Bitcoin volatility poses problems for payments
One problem with the government’s decision is that it compels merchants to accept bitcoin whether they want to or not.
“It’s not legal tender; it’s forced tender,” says Steve Hanke, a professor of applied economics at the Johns Hopkins University in Baltimore and an expert on troubled currencies.
To Hanke, who helped El Salvador to draft parts of the legislation that replaced the colón with the dollar, it’s unclear why the government is abandoning a system that has served the country relatively well over the past 20 years.
“Inflation has been just over 2% a year on average. That’s the lowest in Latin America,” he says. “El Salvador’s economic growth and GDP per capita have also been higher than those of most countries in the region. Exports are strong too, so you have to ask why they’d want to change something that isn’t broken.”

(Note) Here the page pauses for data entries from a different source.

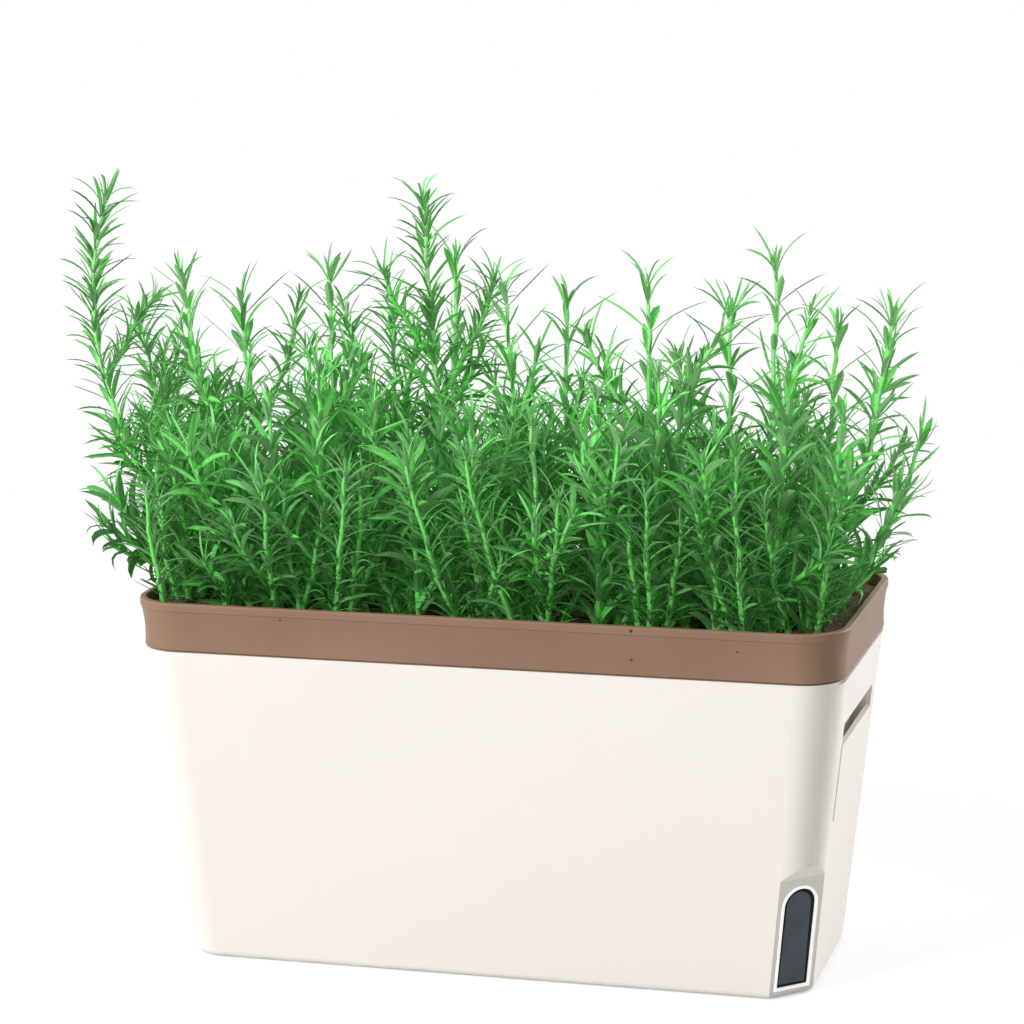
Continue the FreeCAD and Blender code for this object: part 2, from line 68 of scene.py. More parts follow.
class Value:
    # one socket of a node tree; +, - and * on it add Math nodes
    def __init__(self, finish, socket):
        self.finish = finish
        self.socket = socket

    def maths(self, operation, first, second):
        return self.finish.node("ShaderNodeMath", {"operation": operation}, {0: first, 1: second})

    def __add__(self, other):
        return self.maths("ADD", self, other)

    def __sub__(self, other):
        return self.maths("SUBTRACT", self, other)

    def __rsub__(self, other):
        return self.maths("SUBTRACT", other, self)

    def __mul__(self, other):
        return self.maths("MULTIPLY", self, other)

    __radd__ = __add__
    __rmul__ = __mul__

    def size(self):
        return self.finish.node("ShaderNodeMath", {"operation": "ABSOLUTE"}, {0: self})


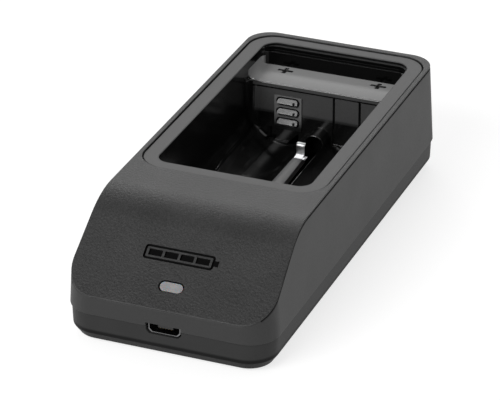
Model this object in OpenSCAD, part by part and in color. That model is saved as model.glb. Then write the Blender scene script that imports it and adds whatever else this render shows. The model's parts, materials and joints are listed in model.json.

Moreover, there are disadvantages to using bitcoin as a means of payment. First, it is notoriously volatile – its value has fallen by about half from its peak in April 2021, for instance.
Coppola notes that many Salvadorans are very poor and/or dependent on money sent from abroad. “If these remittances come through in bitcoin and its price drops by 30%, say, they’ve lost a substantial amount,” she says. “To be fair, they have an equal chance of gaining on the price movements. But such volatility is bad news for people seeking a safe way to save and a reliable means of payment.”
Another snag is that bitcoin attracts high transaction costs.
“At the moment, there isn’t a reliable means for doing low-value transactions in bitcoin, so using it is expensive,” says Coppola, who adds that networks such as Lightning, which allow for faster and cheaper payments, remain relatively unproven.
A superior cryptocurrency could replace bitcoin
Despite the caveats surrounding El Salvador’s adoption of bitcoin, Hanke still believes in the potential of cryptocurrencies to transform how people use money.
“As a means of payment, this is the future,” he says. “It will come to fruition, but superior cryptos will come in and push bitcoin out of the picture completely.”
Wu believes that El Salvador has been too impatient in adopting bitcoin. The government should, he argues, have held out for the emergence of a cryptocurrency that’s more suited to payments.
“It’s like El Salvador saw what Yahoo could do, but couldn’t wait for Google to turn up,” he says. “Its reason for choosing bitcoin is that it’s the largest and most liquid crypto. But part of being a legal tender is being a payment system – and, unfortunately, bitcoin is still far, far away from being a good payment system. It’s still good as a digital store of value, but in the long run bitcoin is not going to be the right solution for payments.”
Wu adds that, for cryptocurrencies to be widely adopted as a payment mechanism, their transaction times need to be faster. At present with bitcoin, it takes too long to confirm a payment. In addition, crypto payment systems need to be able to accommodate a far larger number of users.
There are several emerging platforms, including Avalanche, that are trying to solve the speed, scale and cost problem. Which cryptocurrency will win that race is open to debate, but it may not be a private cryptocurrency at all.
While other dollarised emerging-market economies will may be watching El Salvador’s experiment closely, countries such as China, the US and the UK and currency blocs such as the eurozone are all at various stages of developing or considering their own cryptos in the form of central-bank digital currencies (CBDCs).
“People often ask: ‘Would a power such as the US ever adopt an externally produced cryptocurrency?’ The answer to that is a resounding ‘no’,” Coppola says. “But the likelihood that they would issue their own cryptocurrency is quite high.”
The issuance of CBDCs is unlikely to be greeted with much enthusiasm among traditional crypto users, given that using these would remove their anonymity.
“The problem with CBDCs is that they go against the ethos of why cryptocurrencies became popular around the world in the first place,” Wu says. “A CBDC like the digital yuan in China makes it easier for a government to intrude upon the individual.”